While Montero and Pineda are obviously the centerpieces of the deal, Noesi could end up in the Mariners rotation in 2012 and Campos is a promising 19-year-old to keep track of, even if he doesn't sniff the majors for a couple more years.
Let's take a look at the fantasy implications of this big trade.
I admittedly have a man-crush on Pineda since 2010 when he dominated minor league hitters going 11-4 with a 3.36 ERA and 9.9 strikeouts per nine innings. He was Baseball America's 16th- ranked prospect heading into last season and didn't disappoint.
Pineda started out hot, going 8-6 with a 3.03 ERA, 1.04 WHIP and a 9.0 K/9. The second half wasn't as kind to the youngster as he finished the season with a 3.74 ERA, a 1.10 WHIP and a strikeout rate of 9.1 per nine innings.
Not bad for a rookie.
Pineda had never thrown more than 139.1 innings, and I think that played a roll in his second-half numbers.
Pineda, soon to be 23, obviously has great upside and a move to the Bronx does not change that.

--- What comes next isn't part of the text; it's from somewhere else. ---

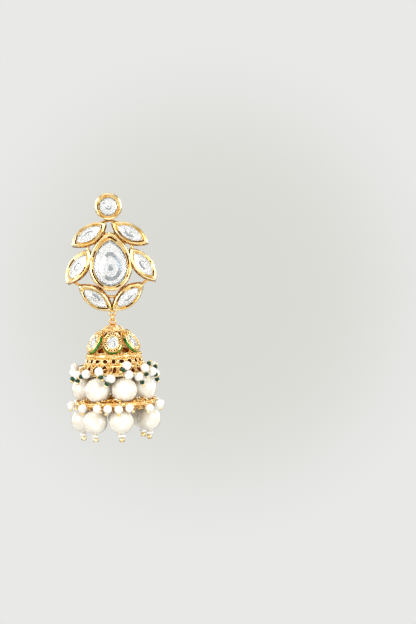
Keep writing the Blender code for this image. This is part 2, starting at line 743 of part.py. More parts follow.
def sprays():
    half_gap = math.pi / PEARLS
    carrier = BAND_RADIUS + SPRAY_ROOT * (HEM_RADIUS - BAND_RADIUS)
    height = SKIRT_TOP - SPRAY_ROOT * SKIRT_HEIGHT
    for index, row in enumerate(UPPER_SPRAYS):
        middle = UPPER_ANGLES[index] - half_gap
        beads = [
            (middle + math.radians(turn), HEM_RADIUS + UPPER_BEAD_REACH, SKIRT_TOP - depth * SKIRT_HEIGHT)
            for turn, depth in row
        ]
        spray("spray_upper_" + str(index + 1), beads, carrier, height, UPPER_BEAD_RADIUS)
    circle = TIER_OUTER_RADIUS + LOWER_BEAD_REACH
    for index, row in enumerate(LOWER_SPRAYS):
        beads = [
            (math.radians(turn), circle, TIER_TOP - LOWER_BEAD_RADIUS * (depth + 0.35))
            for turn, depth in row
        ]
        spray("spray_lower_" + str(index + 1), beads, TIER_OUTER_RADIUS, TIER_TOP, LOWER_BEAD_RADIUS)


def made_by(*steps):
    """The objects that some steps add to the scene."""
    before = set(bpy.data.objects)
    for step in steps:
        step()
    return [item for item in bpy.data.objects if item not in before]


def pivot(name, place, items):
    """An empty where two loops of wire meet, with the pieces that swing about it."""
    empty = bpy.data.objects.new(name, None)
    empty.empty_display_size = RING_RADIUS
    empty.location = place
    bpy.context.scene.collection.objects.link(empty)
    for item in items:
        item.parent = empty
        item.matrix_parent_inverse = Matrix.Translation(-place)
    return empty


def main():
    clear_scene()
    brooch()
    link = made_by(hanging_ring)
    hanging = made_by(bell, tier_ring, pearls, sprays)
    bell_pivot = pivot("bell_pivot", on_axis(SECOND_PIVOT), hanging)
    pivot("ring_pivot", on_axis(FIRST_PIVOT), link + [bell_pivot])


main()
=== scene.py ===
import math
import random

import bmesh
import bpy
from mathutils import Matrix, Vector
from mathutils.geometry import delaunay_2d_cdt


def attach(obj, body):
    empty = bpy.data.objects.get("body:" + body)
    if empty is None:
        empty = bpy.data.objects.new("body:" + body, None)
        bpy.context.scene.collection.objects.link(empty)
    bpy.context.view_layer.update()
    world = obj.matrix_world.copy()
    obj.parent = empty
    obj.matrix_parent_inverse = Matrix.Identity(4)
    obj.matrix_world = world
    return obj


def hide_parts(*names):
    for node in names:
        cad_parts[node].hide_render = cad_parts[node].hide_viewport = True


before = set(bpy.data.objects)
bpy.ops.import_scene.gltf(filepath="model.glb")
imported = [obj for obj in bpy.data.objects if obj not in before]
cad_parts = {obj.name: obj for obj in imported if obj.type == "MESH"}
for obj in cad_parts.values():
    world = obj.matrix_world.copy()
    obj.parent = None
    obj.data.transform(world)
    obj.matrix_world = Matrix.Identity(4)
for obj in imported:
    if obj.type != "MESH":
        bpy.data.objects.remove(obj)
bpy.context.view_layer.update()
mm = 0.001

# A jhumka drop earring in gold plated brass, set with cut glass on foil, hung with glass pearls and seed beads.
# Heights and radii are in millimetres, measured from the ear post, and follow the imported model.
hang = {
    "axisY": -1.8,
    "broochEye": -30.1507, "ringMiddle": -31.2507, "bellEye": -32.3507,
    "eyeRadius": 0.75, "ringRadius": 0.95, "wire": 0.25,
    "bellTop": -33.0007, "bandTop": -41.4007, "skirtTop": -42.3007, "hemBottom": -47.2007,
    "upperPearls": -51.1007, "tierTop": -54.8507, "tierBottom": -55.3507,
    "lowerPearls": -59.9007, "spacerTop": -63.5507,
}


# ---- small tools

def addNode(tree, kind, inputs=None, **settings):  # one node with its settings and links
    node = tree.nodes.new(kind)
    for name, value in settings.items():
        setattr(node, name, value)
    for socket, value in (inputs or {}).items():
        if isinstance(value, bpy.types.NodeSocket):
            tree.links.new(value, node.inputs[socket])
        else:
            node.inputs[socket].default_value = value
    return node


def hexColour(code, alpha=1.0):  # sRGB hex to linear
    parts = [int(code[i:i + 2], 16) / 255 for i in (1, 3, 5)]
    return tuple(c / 12.92 if c <= 0.04045 else ((c + 0.055) / 1.055) ** 2.4 for c in parts) + (alpha,)


def meshPiece(name, points, faces, materials=(), skins=(), smoothAngle=None):
    mesh = bpy.data.meshes.new(name)
    mesh.from_pydata([Vector(p) * mm for p in points], [], faces)
    marked = mesh.attributes.new("skin", "INT", "FACE")
    for index, skin in enumerate(skins):
        marked.data[index].value = skin
        if len(materials) > skin:
            mesh.polygons[index].material_index = skin
    for material in materials:
        mesh.materials.append(material)
    if smoothAngle is None:
        mesh.shade_flat()
    else:
        mesh.shade_smooth()
        mesh.set_sharp_from_angle(angle=math.radians(smoothAngle))
    mesh.update()
    obj = bpy.data.objects.new(name, mesh)
    bpy.context.scene.collection.objects.link(obj)
    return obj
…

While he is leaving a great pitchers' park and heading to one of the best hitters' parks, he also just inherited a lot more run support. Pineda is almost certain to get 15 wins, and it wouldn't surprise me to see him get close to or even reach 20 wins. I also don't think his ratios will be hurt too badly by the move to New York.

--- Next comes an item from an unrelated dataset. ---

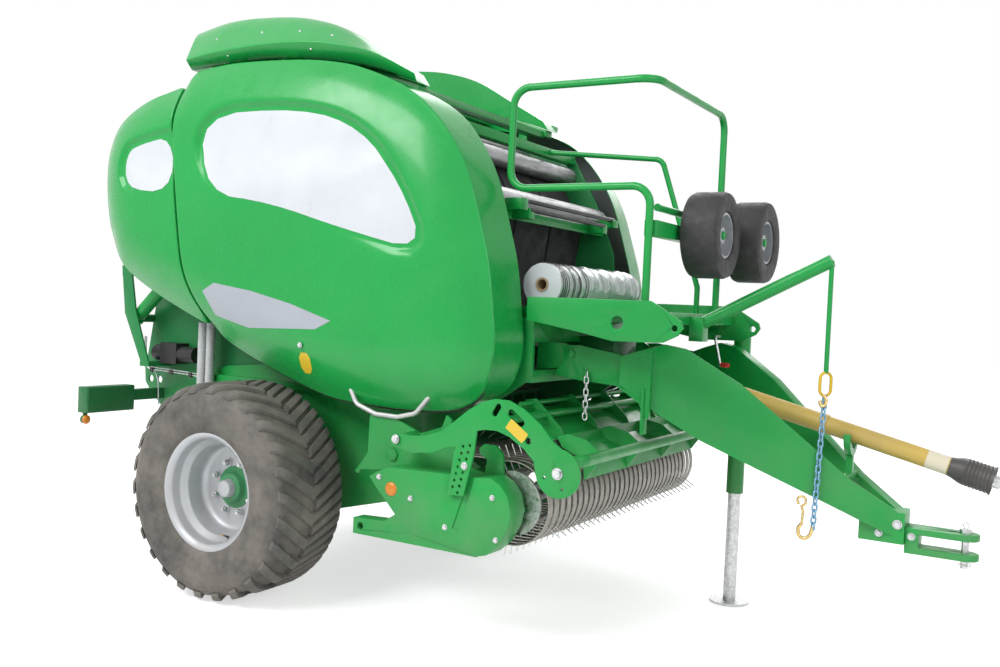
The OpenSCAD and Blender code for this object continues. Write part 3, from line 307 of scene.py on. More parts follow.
NODE_MATERIALS = {
    "green": "main_frame axle_beam top_frame hub_right hub_left pickup_frame pickup_covers wind_guard "
    "drawbar hitch platform guard_rails handrail gauge_carrier hose_arm jack_housing "
    "cylinder_barrel_right cylinder_barrel_left",
    "panel": "hoods door_right door_left rear_panels",
    "deep_green": "hinge_shaft gearbox feed_rotor tail_lamps",
    "inner_shade_green": "chamber_sides tail_sides",
    "steel": "chamber_rollers tail_rollers",
    "belt": "front_belts rear_belts",
    "wheel_silver": "rim_right rim_left gauge_rim_right gauge_rim_left",
    "tyre": "tyre_right tyre_left",
    "small_tyre": "gauge_tyre_right gauge_tyre_left",
    "zinc": "door_handle_right door_handle_left hitch_pin guard_chain jack_leg",
    "chrome": "cylinder_rod_right cylinder_rod_left",
    "band": "stripper_bands",
    "tine": "reel",
    "shaft_yellow": "drive_shaft",
    "blue_chain": "safety_chain",
    "net": "net_roll",
    "duct": "duct_tubes",
    "black_metal": "valve_block",
}

# points closer than this are welded, in millimetres
WELD_GAP = 0.02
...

I think the fatigue of a whole season won't be a factor for him this season and he will just plain get better as a lot of young players do.

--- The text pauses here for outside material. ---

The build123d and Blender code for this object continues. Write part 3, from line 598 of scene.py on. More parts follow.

Pineda is still largely unknown, just like a lot of players in Seattle.
He should be a solid No. 3 pitcher on your team that you can get for a bargain. Target Pineda on draft day and he won't disappoint you. I guarantee it!
Montero, 22, has been in the Top Four of Baseball America's preseason prospect lists each of the last two years and we're about to see what he can do over the course of a full season in the major leagues.
Over the past two seasons at AAA Scranton/Wilkes-Barre, Montero hit .289 with 39 home runs in 873 at-bats.
He surprisingly put up even better numbers for the Yankees last season after he was called up on September 1. He slashed a ridiculous .328/.406/.590 with four home runs in 61 at-bats. Those numbers were helped significantly by an unsustainable .400 BAbip and a 17.4% HR/FB ratio so don't expect to see them from Montero in 2012.
The move to Seattle will obviously hurt Montero's counting stats. There is no way he will hit as many home runs in Safeco Field as he would have if he played 81 games at Yankee Stadium.
He is also going to be hitting in the middle of a lineup that leaves much to be desired. The Mariners were last in the MLB in runs scored with 556. By comparison, the Yankees were second in the MLB with 867 runs scored. That is a huge difference and greatly hurts Montero's run and RBI potential.
Another question mark surrounding Montero is eligibility. Will ESPN, Yahoo!, etc., give him catcher eligibility to start the year even though most of his games played in 2011 were at DH? He only caught three games for the Yankees.
This will have a huge impact on Montero's fantasy value. Make sure you know the answer to this question before your draft(s). If he does not start the season with catcher eligibility, it might take a while for him to gain it since the M's have Miguel Olivo and John Jaso on their roster.
Montero is immensely talented and has huge upside, but this Jesus is no miracle worker. Don't expect him to put up the same numbers as he would have if he still played for the Yankees. He still could end up being a solid No. 1 catcher in fantasy because of his solid average, good power and large projected number of at-bats as Seattle's designated hitter.